- EXERCISE REQUIREMENTS
Output exactly the lines from the first one down to the line containing "const BED_MARGIN = 3;", inclusive.

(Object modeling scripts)
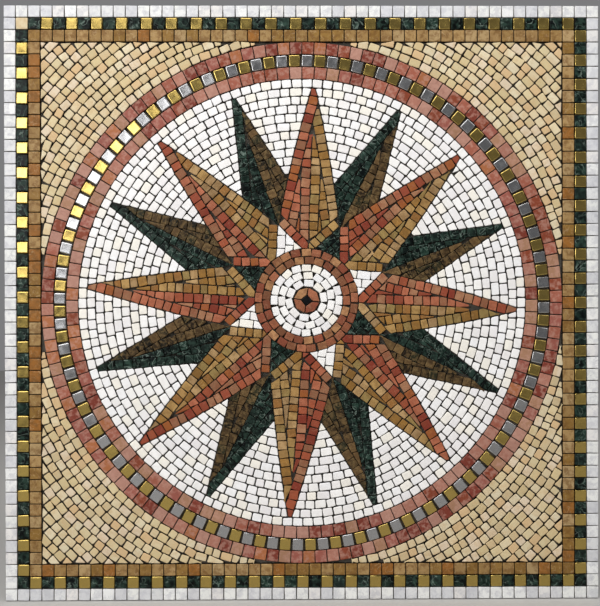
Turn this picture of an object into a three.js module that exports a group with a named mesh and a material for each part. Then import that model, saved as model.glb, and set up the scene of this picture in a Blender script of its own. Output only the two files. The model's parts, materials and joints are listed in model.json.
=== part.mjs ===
// A square marble and metal mosaic panel: a sixteen-ray compass star in a ring, in a square border.
// Units are millimetres. The panel stands upright: X to the right, Z up, and its face looks along -Y.
// The origin is the centre of the flat back. The face is drawn flat, x right and y up, with z
// towards the viewer, and one group turns it upright at the end.

import * as THREE from 'three';

// ---- driving dimensions -------------------------------------------------------------------------

const CHIP_PITCH = 16;          // a border chip and its joint
const CHIPS_PER_SIDE = 49;      // chips along one edge of the panel
const JOINT = 1;                // open joint between chips and between fields
const BED_THICKNESS = 2;        // adhesive bed with its glass-fibre net
const CHIP_THICKNESS = 8;       // every chip, stone or metal
const BED_MARGIN = 3;           // how far the bed stays back from the panel's edge

const RING_RADII = [344, 327.5, 311.3, 295.1];   // joint circles of the rose, metal and rose courses
const COURSE = 11.3;                             // one course of the white field
const RING_SIDES = 96;
const CORNER_START = 9.5;       // the corner fields start this far round from where ring and border meet

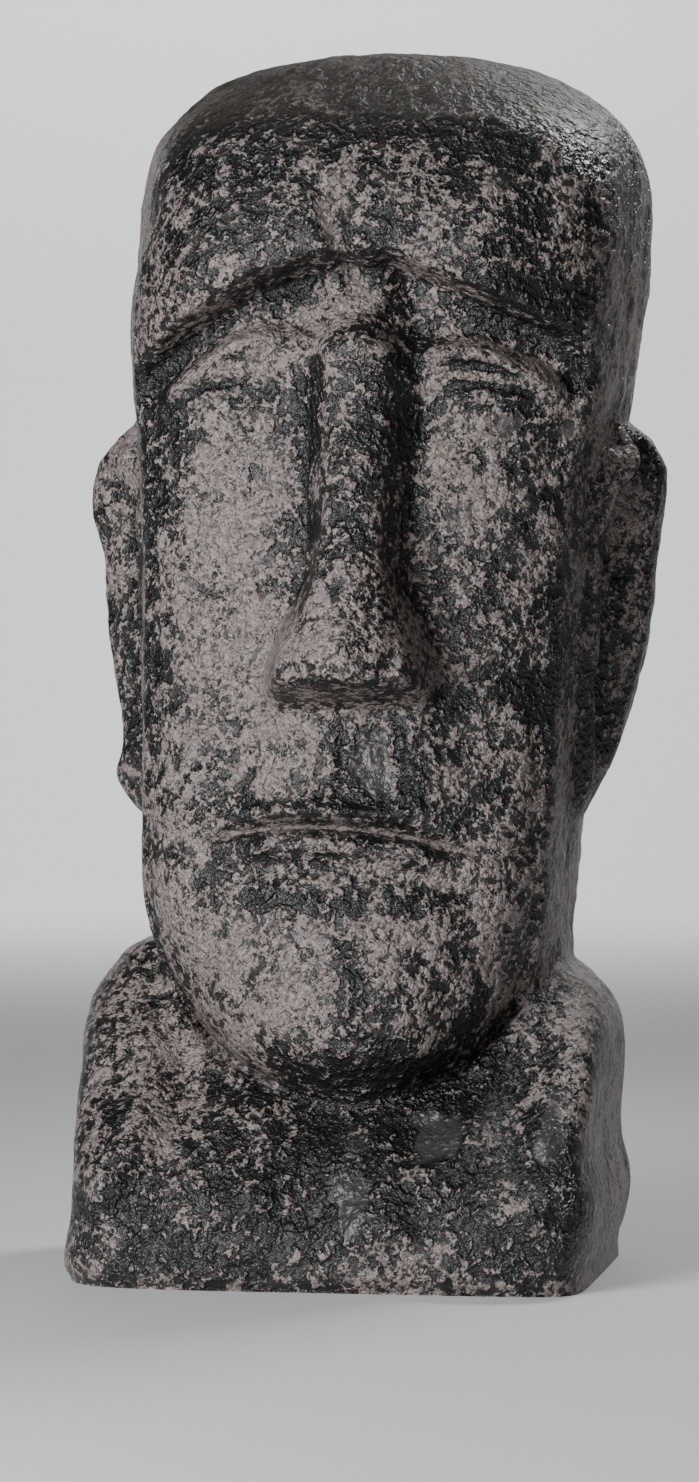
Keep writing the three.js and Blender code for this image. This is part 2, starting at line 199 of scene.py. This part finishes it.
def mouth_and_chin(x, z):
    muzzle = ramp(60, 22, np.abs(x - 4)) * ramp(205, 214, z) * ramp(272, 248, z)
    philtrum = ramp(1.5, -1.5, x - 25) * ramp(-6, 3, x + 1) * ramp(208, 218, z) * ramp(258, 246, z)
    off, width = z - mouth_height(x), np.abs(x + 1)
    boss = ramp(68, 24, np.abs(x + 2)) * bell(z - 128, 40) * ramp(88, 106, z - 0.03 * np.abs(x))
    return ((6 + 2.5 * ramp(250, 214, z)) * muzzle - 2.2 * philtrum
            + 3.4 * bell(off - 7, 4) * ramp(62, 46, width) - 4.2 * bell(off, 2.4) * ramp(65, 56, width)
            + 5 * bell(off + 8, 5.6) * ramp(56, 34, np.abs(x + 3)) - 3 * bell(off + 19, 6) * ramp(72, 44, width)
            + 8 * boss)


def face_rise(x, z):
    keel = profile([(80, 0.3), (130, 0.24), (190, 0.13), (260, 0.1), (400, 0.07), (480, 0.02)], z)
    carved = brow_and_eyes(x, z) + nose_rise(x, z) + mouth_and_chin(x, z) - keel * (np.hypot(x, 4) - 4)
    return carved * (1 - 0.6 * ramp(490, 530, z))


def ear_rise(forward, z, knots):
    """A tall outer rim, a hood that comes forward and down from its top, a hollow and a lobe."""
    bottom, top = knots[0][0], knots[-1][0]
    reach = np.minimum(1, np.abs(2 * z - top - bottom) / (top - bottom))
    f = EAR_MIDDLE + (forward - EAR_MIDDLE) / np.maximum(0.7, np.sqrt(1 - reach**4))
    hood = profile([(bottom, 0), (bottom + 16, 6), (top - 70, 6), (top - 42, 9), (top - 22, 16), (top, 1)], z)
    rim = profile(knots, z) * ramp(14, -10, f) * ramp(-42, -20, f)
    hollow = 7 * bell(f - 1, 10) * bell(z - top + 48, 30)
    return rim + hood * bell(f - 20, 11) + 4 * bell(f - 4, 16) * bell(z - bottom - 30, 22) - hollow


def chest_rise(x, z):
    """Rough-hewn masses and creases on the front of the base."""
    left, _ = off_line(x, z, [(-112, 14), (-96, 38), (-84, 58), (-80, 80), (-84, 104), (-94, 124), (-100, 150)])
    right, _ = off_line(x, z, [(80, 52), (76, 72), (80, 92), (92, 116), (100, 150)])
    return (10 * ramp(-6, 14, left) * ramp(16, 60, z) * ramp(150, 96, z) - 3 * bell(left, 11) * ramp(8, 24, z)
            + 10 * ramp(6, -14, right) * ramp(46, 80, z) * ramp(150, 96, z) - 4 * bell(right, 12) * ramp(44, 62, z)
            + ridge(x, z, [(-64, 70), (-44, 78), (-26, 80)], 13, 4)
            + ridge(x, z, [(58, 80), (60, 66), (62, 54)], 10, 5)
            - ridge(x, z, [(36, 80), (35, 66), (38, 50)], 11, 3)
            + ridge(x, z, [(-50, 30), (-36, 44), (-38, 56)], 10, 4)
            - ridge(x, z, [(-22, 56), (-12, 44), (-20, 28)], 11, 3)
            + ridge(x, z, [(0, 34), (18, 30), (36, 40)], 10, 4)
            + ridge(x, z, [(54, 34), (76, 40), (100, 34)], 11, 4)
            - 4 * bell(x + 84, 11) * bell(z - 30, 11))


def ring_height(direction, level):
    """The rings bend with the carved lines, so that their points lie along jaw, mouth, lids and brow."""
    x = np.clip(98 * np.tan(np.clip(direction, -1.2, 1.2)), -104, 104)
    jaw = JAW_START - JAW_DROP * np.sqrt(1 - np.minimum(0.72, 0.92 * np.abs(x) / 100) ** 2)
    mouth, lid, brow = mouth_height(x), profile(LIDS, x), profile(BROW, x)
    bent = np.empty(len(direction))
    for i in range(len(direction)):
        stops = [(0, 0), (34, 34), (78, jaw[i] + 1), (128, 0.5 * (jaw[i] + mouth[i])), (MOUTH, mouth[i]),
                 (256, 256), (272, 272), (345, 345), (LID, lid[i]), (BROW_TOP, brow[i]), (530, 530),
                 (HEIGHT, HEIGHT)]
        bent[i] = profile(stops, level)
    return bent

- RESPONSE
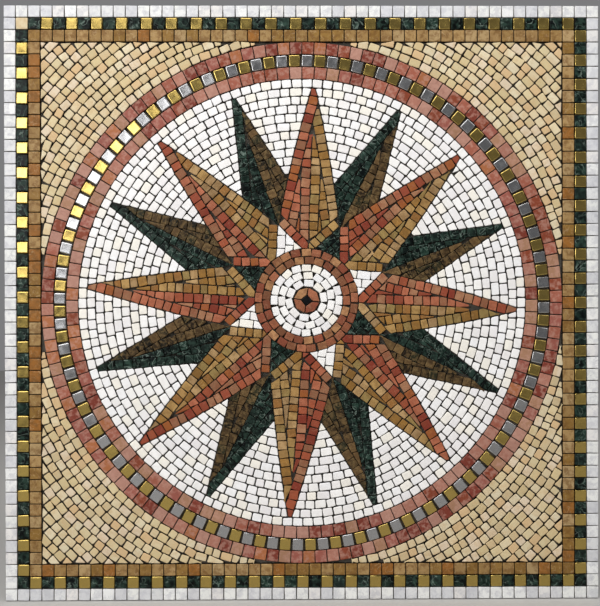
Turn this picture of an object into a three.js module that exports a group with a named mesh and a material for each part. Then import that model, saved as model.glb, and set up the scene of this picture in a Blender script of its own. Output only the two files. The model's parts, materials and joints are listed in model.json.
=== part.mjs ===
// A square marble and metal mosaic panel: a sixteen-ray compass star in a ring, in a square border.
// Units are millimetres. The panel stands upright: X to the right, Z up, and its face looks along -Y.
// The origin is the centre of the flat back. The face is drawn flat, x right and y up, with z
// towards the viewer, and one group turns it upright at the end.

import * as THREE from 'three';

// ---- driving dimensions -------------------------------------------------------------------------

const CHIP_PITCH = 16;          // a border chip and its joint
const CHIPS_PER_SIDE = 49;      // chips along one edge of the panel
const JOINT = 1;                // open joint between chips and between fields
const BED_THICKNESS = 2;        // adhesive bed with its glass-fibre net
const CHIP_THICKNESS = 8;       // every chip, stone or metal
const BED_MARGIN = 3;           // how far the bed stays back from the panel's edge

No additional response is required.